▸ **Written exercise**
Please print the full listing exactly.

======== Collected material

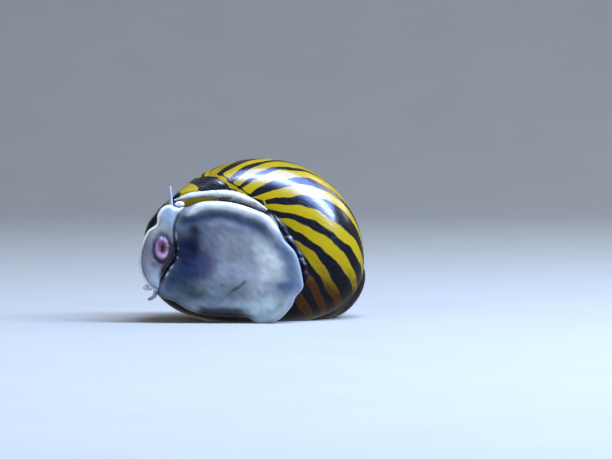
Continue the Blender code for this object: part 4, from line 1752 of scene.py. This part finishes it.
# Clouds and spots of the sole, the lowest first
SOLE_PATCHES = [
    Patch((-1.2, 7.8), (5.6, 4.9), (0.20, 0.235, 0.36), 0.9, 0.0, 0.45, SOLE_BLUE),
    Patch((-3.0, 9.2), (3.0, 2.0), (0.23, 0.24, 0.34), 0.7, 8.0, 0.7, SOLE_BLUE),
    Patch((0.2, 5.6), (2.8, 2.2), (0.27, 0.30, 0.42), 0.6, -20.0, 0.8, SOLE_BLUE),
    # Painted highlight: the pale grey patch on the right of the sole.
    Patch((2.2, 7.4), (1.25, 2.3), (0.57, 0.61, 0.630), 0.95, 24.0, 0.75),
    Patch((0.9, 9.3), (1.0, 1.4), (0.38, 0.44, 0.56), 0.5, 30.0, 0.8, SOLE_BLUE),
    Patch((-7.2, 8.2), (1.95, 3.9), (0.003, 0.008, 0.045), 1.0, -5.0, 0.72, SOLE_BLUE),
    Patch((-7.9, 5.7), (1.5, 2.4), (0.006, 0.020, 0.085), 0.92, 8.0, 0.7, SOLE_BLUE),
    Patch((-8.3, 7.7), (1.0, 2.0), (0.005, 0.014, 0.065), 0.95, 0.0, 0.6, SOLE_BLUE),
    Patch((-9.0, 5.2), (0.9, 1.3), (0.040, 0.062, 0.125), 0.9, -35.0, 0.7, SOLE_BLUE),
    Patch((-7.3, 11.4), (1.2, 1.2), (0.080, 0.098, 0.150), 0.75, 0.0, 0.8),
    Patch((-4.7, 9.3), (0.9, 1.9), (0.100, 0.110, 0.190), 0.6, 0.0, 0.8),
    Patch((-3.2, 10.9), (1.8, 0.6), (0.150, 0.170, 0.235), 0.5, 0.0, 0.8),
    Patch((-5.9, 6.3), (1.4, 1.4), (0.026, 0.036, 0.125), 0.75, 0.0, 0.8),
    Patch((-2.3, 6.0), (1.4, 1.0), (0.330, 0.345, 0.460), 0.65, 0.0, 0.8),
    Patch((0.9, 4.7), (1.3, 1.5), (0.400, 0.425, 0.490), 0.6, 0.0, 0.8),
    Patch((1.7, 6.0), (0.7, 0.8), (0.600, 0.630, 0.680), 0.6, 0.0, 0.8),
    Patch((-9.1, 4.0), (1.7, 1.4), (0.024, 0.042, 0.095), 0.85, 0.0, 0.75),
    Patch((4.7, 3.6), (0.7, 1.0), (0.050, 0.100, 0.210), 0.8, 0.0, 0.8),
    Patch((-8.7, 5.7), (1.4, 1.0), (0.012, 0.034, 0.115), 0.7, 0.0, 0.8, SOLE_BLUE),
    Patch((-5.1, 6.8), (0.9, 1.3), (0.045, 0.040, 0.140), 0.6, 0.0, 0.8, SOLE_BLUE),
    Patch((-6.6, 10.9), (0.55, 0.9), (0.006, 0.008, 0.010), 0.85, 10.0, 0.8, SOLE_BLUE),
    Patch((-4.4, 3.3), (3.9, 1.5), (0.13, 0.17, 0.27), 0.8, 0.0, 0.8, SOLE_BLUE),
    Patch((-7.2, 3.3), (1.7, 1.2), (0.035, 0.055, 0.085), 0.75, 0.0, 0.8, SOLE_BLUE),
    Patch((3.9, 4.0), (1.0, 0.8), (0.025, 0.070, 0.20), 0.8, 0.0, 0.6, SOLE_BLUE),
    Patch((3.4, 9.4), (0.6, 1.7), (0.070, 0.13, 0.29), 0.7, 28.0, 0.7, SOLE_BLUE),
    Patch((1.4, 2.3), (3.2, 1.25), (0.32, 0.385, 0.400), 0.8, 12.0, 0.8),
    # Painted shade: the dark strip along the bottom, where the sole's lower edge curls under.
    Patch((-3.0, 0.9), (3.3, 0.5), (0.014, 0.016, 0.028), 0.9, -3.0, 0.7, SOLE_BLUE),
    Patch((1.7, 2.2), (0.9, 0.6), (0.500, 0.600, 0.680), 0.6, 0.0, 0.8),
    Patch((1.8, -0.1), (1.8, 0.8), (0.23, 0.285, 0.300), 0.8, 0.0, 0.6),
    Patch((-1.7, 4.05), (1.0, 0.16), (0.020, 0.040, 0.022), 0.8, 32.0, 0.9, SOLE_BLUE),
    Patch((-0.9, 4.7), (0.35, 0.12), (0.015, 0.030, 0.016), 0.7, 45.0, 0.9, SOLE_BLUE),
    Patch((-3.6, 2.6), (1.2, 0.08), (0.08, 0.10, 0.15), 0.5, 35.0, 0.9, SOLE_BLUE),
    Patch((-3.4, 4.4), (0.22, 0.14), (0.05, 0.06, 0.04), 0.6, 0.0, 0.9, SOLE_BLUE),
    Patch((-6.6, 4.2), (0.30, 0.22), (0.03, 0.045, 0.045), 0.5, 0.0, 0.9, SOLE_BLUE),
    Patch((-5.9, 3.4), (0.45, 0.25), (0.04, 0.055, 0.05), 0.45, 20.0, 0.9, SOLE_BLUE),
    Patch((-7.0, 3.3), (0.30, 0.4), (0.04, 0.055, 0.05), 0.4, 0.0, 0.9, SOLE_BLUE),
]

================

▸ **Solved exercise**
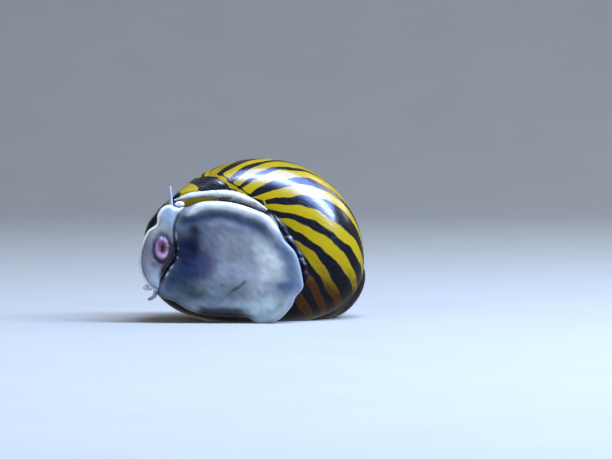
Continue the Blender code for this object: part 4, from line 1752 of scene.py. This part finishes it.
# Clouds and spots of the sole, the lowest first
SOLE_PATCHES = [
    Patch((-1.2, 7.8), (5.6, 4.9), (0.20, 0.235, 0.36), 0.9, 0.0, 0.45, SOLE_BLUE),
    Patch((-3.0, 9.2), (3.0, 2.0), (0.23, 0.24, 0.34), 0.7, 8.0, 0.7, SOLE_BLUE),
    Patch((0.2, 5.6), (2.8, 2.2), (0.27, 0.30, 0.42), 0.6, -20.0, 0.8, SOLE_BLUE),
    # Painted highlight: the pale grey patch on the right of the sole.
    Patch((2.2, 7.4), (1.25, 2.3), (0.57, 0.61, 0.630), 0.95, 24.0, 0.75),
    Patch((0.9, 9.3), (1.0, 1.4), (0.38, 0.44, 0.56), 0.5, 30.0, 0.8, SOLE_BLUE),
    Patch((-7.2, 8.2), (1.95, 3.9), (0.003, 0.008, 0.045), 1.0, -5.0, 0.72, SOLE_BLUE),
    Patch((-7.9, 5.7), (1.5, 2.4), (0.006, 0.020, 0.085), 0.92, 8.0, 0.7, SOLE_BLUE),
    Patch((-8.3, 7.7), (1.0, 2.0), (0.005, 0.014, 0.065), 0.95, 0.0, 0.6, SOLE_BLUE),
    Patch((-9.0, 5.2), (0.9, 1.3), (0.040, 0.062, 0.125), 0.9, -35.0, 0.7, SOLE_BLUE),
    Patch((-7.3, 11.4), (1.2, 1.2), (0.080, 0.098, 0.150), 0.75, 0.0, 0.8),
    Patch((-4.7, 9.3), (0.9, 1.9), (0.100, 0.110, 0.190), 0.6, 0.0, 0.8),
    Patch((-3.2, 10.9), (1.8, 0.6), (0.150, 0.170, 0.235), 0.5, 0.0, 0.8),
    Patch((-5.9, 6.3), (1.4, 1.4), (0.026, 0.036, 0.125), 0.75, 0.0, 0.8),
    Patch((-2.3, 6.0), (1.4, 1.0), (0.330, 0.345, 0.460), 0.65, 0.0, 0.8),
    Patch((0.9, 4.7), (1.3, 1.5), (0.400, 0.425, 0.490), 0.6, 0.0, 0.8),
    Patch((1.7, 6.0), (0.7, 0.8), (0.600, 0.630, 0.680), 0.6, 0.0, 0.8),
    Patch((-9.1, 4.0), (1.7, 1.4), (0.024, 0.042, 0.095), 0.85, 0.0, 0.75),
    Patch((4.7, 3.6), (0.7, 1.0), (0.050, 0.100, 0.210), 0.8, 0.0, 0.8),
    Patch((-8.7, 5.7), (1.4, 1.0), (0.012, 0.034, 0.115), 0.7, 0.0, 0.8, SOLE_BLUE),
    Patch((-5.1, 6.8), (0.9, 1.3), (0.045, 0.040, 0.140), 0.6, 0.0, 0.8, SOLE_BLUE),
    Patch((-6.6, 10.9), (0.55, 0.9), (0.006, 0.008, 0.010), 0.85, 10.0, 0.8, SOLE_BLUE),
    Patch((-4.4, 3.3), (3.9, 1.5), (0.13, 0.17, 0.27), 0.8, 0.0, 0.8, SOLE_BLUE),
    Patch((-7.2, 3.3), (1.7, 1.2), (0.035, 0.055, 0.085), 0.75, 0.0, 0.8, SOLE_BLUE),
    Patch((3.9, 4.0), (1.0, 0.8), (0.025, 0.070, 0.20), 0.8, 0.0, 0.6, SOLE_BLUE),
    Patch((3.4, 9.4), (0.6, 1.7), (0.070, 0.13, 0.29), 0.7, 28.0, 0.7, SOLE_BLUE),
    Patch((1.4, 2.3), (3.2, 1.25), (0.32, 0.385, 0.400), 0.8, 12.0, 0.8),
    # Painted shade: the dark strip along the bottom, where the sole's lower edge curls under.
    Patch((-3.0, 0.9), (3.3, 0.5), (0.014, 0.016, 0.028), 0.9, -3.0, 0.7, SOLE_BLUE),
    Patch((1.7, 2.2), (0.9, 0.6), (0.500, 0.600, 0.680), 0.6, 0.0, 0.8),
    Patch((1.8, -0.1), (1.8, 0.8), (0.23, 0.285, 0.300), 0.8, 0.0, 0.6),
    Patch((-1.7, 4.05), (1.0, 0.16), (0.020, 0.040, 0.022), 0.8, 32.0, 0.9, SOLE_BLUE),
    Patch((-0.9, 4.7), (0.35, 0.12), (0.015, 0.030, 0.016), 0.7, 45.0, 0.9, SOLE_BLUE),
    Patch((-3.6, 2.6), (1.2, 0.08), (0.08, 0.10, 0.15), 0.5, 35.0, 0.9, SOLE_BLUE),
    Patch((-3.4, 4.4), (0.22, 0.14), (0.05, 0.06, 0.04), 0.6, 0.0, 0.9, SOLE_BLUE),
    Patch((-6.6, 4.2), (0.30, 0.22), (0.03, 0.045, 0.045), 0.5, 0.0, 0.9, SOLE_BLUE),
    Patch((-5.9, 3.4), (0.45, 0.25), (0.04, 0.055, 0.05), 0.45, 20.0, 0.9, SOLE_BLUE),
    Patch((-7.0, 3.3), (0.30, 0.4), (0.04, 0.055, 0.05), 0.4, 0.0, 0.9, SOLE_BLUE),
]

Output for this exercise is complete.